In modern Theocracies, such as once existed in Austria, Spain, Italy, England, and elsewhere, it was considered criminal to think differently, upon any religious point, from the authorized standard. In those kingdoms many a person was doomed to die a painful death, and thereafter sent—as it was supposed, to Hell—whom we now regard as a virtuous, brave, and noble individual.
The common sense of mankind induces all citizens to buy what they have need of, at the smallest possible price; but a mercantile government says to its people—"You shall not buy anything from anybody who has not first paid us for the privilege of trading, and something more for every ware which he offers for sale, and every one contravening this order shall be seriously punished." Here, again, an artificial offence is manufactured that has no origin in nature.
When a people has succeeded in throwing off publicly the trammels of Ecclesiastical legislation, as England, Italy, Spain, France, Austria, Belgium, and other nations have done, they by no means shake off their private shackles.
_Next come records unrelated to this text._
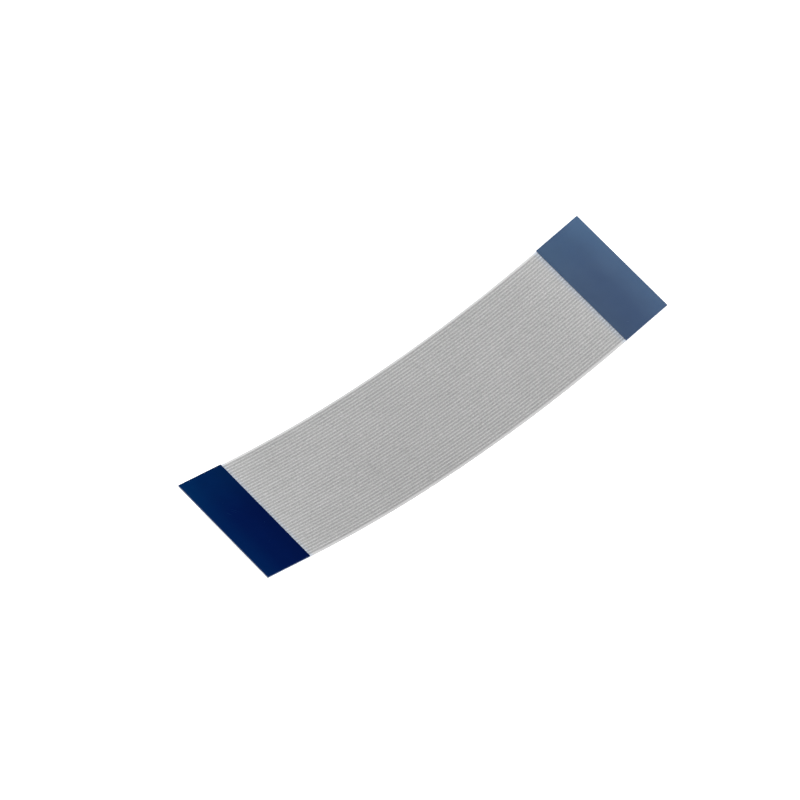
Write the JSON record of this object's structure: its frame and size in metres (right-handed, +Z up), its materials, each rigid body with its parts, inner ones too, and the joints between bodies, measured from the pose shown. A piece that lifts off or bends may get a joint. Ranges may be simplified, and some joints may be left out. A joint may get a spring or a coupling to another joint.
{
  "type": "flat flex cable",
  "caption": "Flat flexible jumper cable: ribbed translucent film over flat tinned conductors, with a blue stiffener over the bare contacts at each end.",
  "frame": {"origin": "middle of the strip on the surface it lies on, under the lowest line of its belly", "axes": "+X along the strip towards its right end, +Y across the conductors, +Z up out of the concave face"},
  "size_m": [0.075, 0.0204, 0.0059],
  "materials": {
    "film": "satin, translucent",
    "stiffener": "gloss",
    "contact": "bright tin plate"
  },
  "bodies": {
    "root": {"upper_film": "film", "lower_film": "film", "stiffener_left": "stiffener", "stiffener_right": "stiffener", "conductor_01": "contact", "conductor_02": "contact", "conductor_03": "contact", "conductor_04": "contact", "conductor_05": "contact", "conductor_06": "contact", "conductor_07": "contact", "conductor_08": "contact", "conductor_09": "contact", "conductor_10": "contact", "conductor_11": "contact", "conductor_12": "contact", "conductor_13": "contact", "conductor_14": "contact", "conductor_15": "contact", "conductor_16": "contact", "conductor_17": "contact", "conductor_18": "contact", "conductor_19": "contact", "conductor_20": "contact", "conductor_21": "contact", "conductor_22": "contact", "conductor_23": "contact", "conductor_24": "contact", "conductor_25": "contact", "conductor_26": "contact", "conductor_27": "contact", "conductor_28": "contact", "conductor_29": "contact", "conductor_30": "contact", "conductor_31": "contact", "conductor_32": "contact", "conductor_33": "contact", "conductor_34": "contact", "conductor_35": "contact", "conductor_36": "contact", "conductor_37": "contact", "conductor_38": "contact", "conductor_39": "contact", "conductor_40": "contact"}
  },
  "joints": []
}
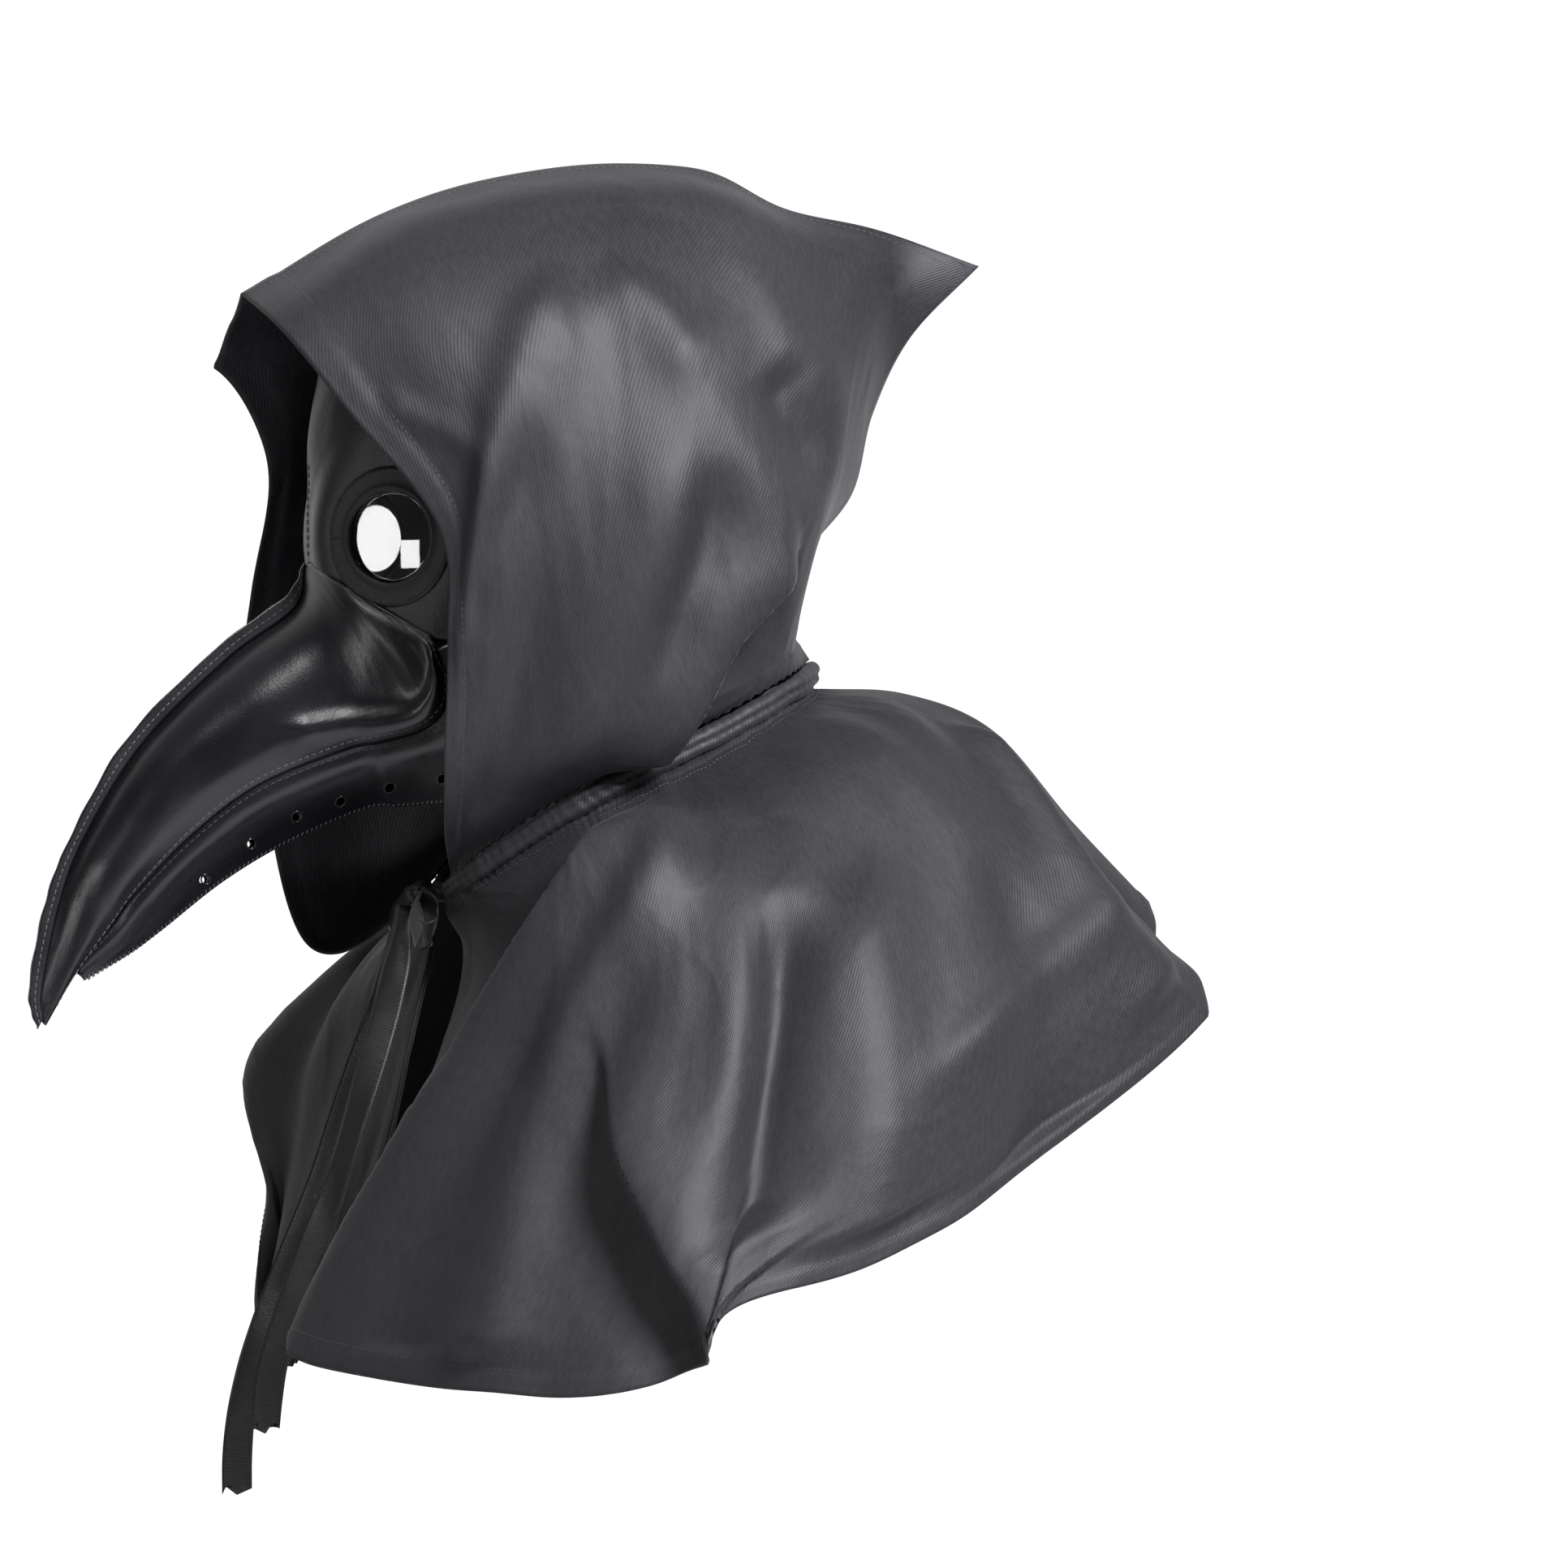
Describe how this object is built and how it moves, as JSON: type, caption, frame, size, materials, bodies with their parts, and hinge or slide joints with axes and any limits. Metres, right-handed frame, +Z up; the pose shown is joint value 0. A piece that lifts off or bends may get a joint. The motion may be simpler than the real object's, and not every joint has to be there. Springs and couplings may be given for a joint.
{
  "type": "beaked leather mask with hooded capelet",
  "caption": "Long-beaked leather full-face mask with clear round eyepieces and an elastic head strap, worn under a draped satin hood with a shoulder cape tied by a ribbon bow.",
  "frame": {"origin": "inside the wearer's head at eye height, on the midplane, between the ears", "axes": "+X towards the wearer's left, -Y the way the wearer faces, +Z up"},
  "size_m": [0.458, 0.542, 0.6219],
  "materials": {
    "grain_leather": "black, fine pebble grain, low sheen",
    "smooth_leather": "black, smooth, soft gloss",
    "ring_leather": "black, smooth, two rows of stitches",
    "clear_lens": "clear, polished",
    "elastic": "matte black ribbed elastic",
    "satin": "charcoal satin twill with a grey sheen",
    "ribbon": "black ribbed satin ribbon"
  },
  "bodies": {
    "cape": {"hood_neck_left": "satin", "hood_neck_right": "satin", "neck_band": "satin", "neck_ribbon": "ribbon", "cape_left": "satin", "cape_right": "satin", "facing_left": "satin", "facing_right": "satin", "bow_knot": "ribbon", "bow_loop_left": "ribbon", "bow_loop_right": "ribbon", "ribbon_tail_left": "ribbon", "ribbon_tail_right": "ribbon"},
    "hood": {"hood_left": "satin", "hood_right": "satin"},
    "mask": {"face_panel": "grain_leather", "beak_left": "smooth_leather", "beak_right": "smooth_leather", "jaw_left": "smooth_leather", "jaw_right": "smooth_leather", "eye_ring_left": "ring_leather", "eye_ring_right": "ring_leather", "lens_left": "clear_lens", "lens_right": "clear_lens"},
    "strap": {"head_strap": "elastic"}
  },
  "joints": [
    {"name": "hood_fold", "type": "hinge", "parent": "cape", "child": "hood", "pos_m": [0, 0.107, -0.045], "axis": [-1, 0, 0], "range_deg": [0, 40]},
    {"name": "mask_pull", "type": "slide", "parent": "cape", "child": "mask", "axis": [0, -1, 0], "range_m": [0, 0.3]},
    {"name": "strap_swing", "type": "hinge", "parent": "mask", "child": "strap", "pos_m": [0, 0.03, 0.047], "axis": [1, 0, 0], "range_deg": [0, 30]}
  ]
}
The only difference between Spain, Austria, and other places, now and formerly, is, that the priesthood are seeking to attain by subtlety what they could previously command by their state power. At one period in the history of modern Rome, it was a crime not to kneel on the bare ground when certain priests passed with a bit of wafer surrounded by gorgeous trappings. This is a crime no longer against the state, but for all who believe the Papal hierarchy it is yet a sin.
At one time in England, it was a crime not to go to church on Sunday; it was equally punishable to carry on any business. The laws respecting these matters have not yet been repealed, and they have been put recently into operation, although the good sense of the majority has made them practically obsolete. Yet, though this is the case, and the law no longer punishes Sabbath-breaking, the priestly body continue to launch their thunders against all who regard every day alike. It is, indeed, doubtful if, in the eyes of our parsons, there is any sin so great as enjoying one's self on a Sunday. The law of our country does not make it a crime for a woman to prostitute her body, or for a man to have a concubine of greater or less permanency, but the hierarchs denounce the arrangement as criminal in the sight of God.
We need not multiply our illustrations farther. Sufficient has been advanced to show that there are two distinct classes of sins—one, those made by Ecclesiastics, or by those legislators passing under the name "Society;" the other, those which are against the laws of nature—e.g., an enforced celibacy, such as that to which Romish priests are doomed. In saying this, we readily allow that what is right, according to the laws of God, as set forth in the universe, is wrong according to the code made by the legally constituted authorities of the state in which an individual lives. We grant, moreover, that, if a government is strong enough, the laws of man should be enforced by human means. But we do not believe that mortals should be compelled to carry out that which priests tell them is the justice of the Immortal, of which they know absolutely nothing. I hold that no state can fairly claim to take cognizance of, or to punish, thoughts, or any private indulgence which creates no public scandal.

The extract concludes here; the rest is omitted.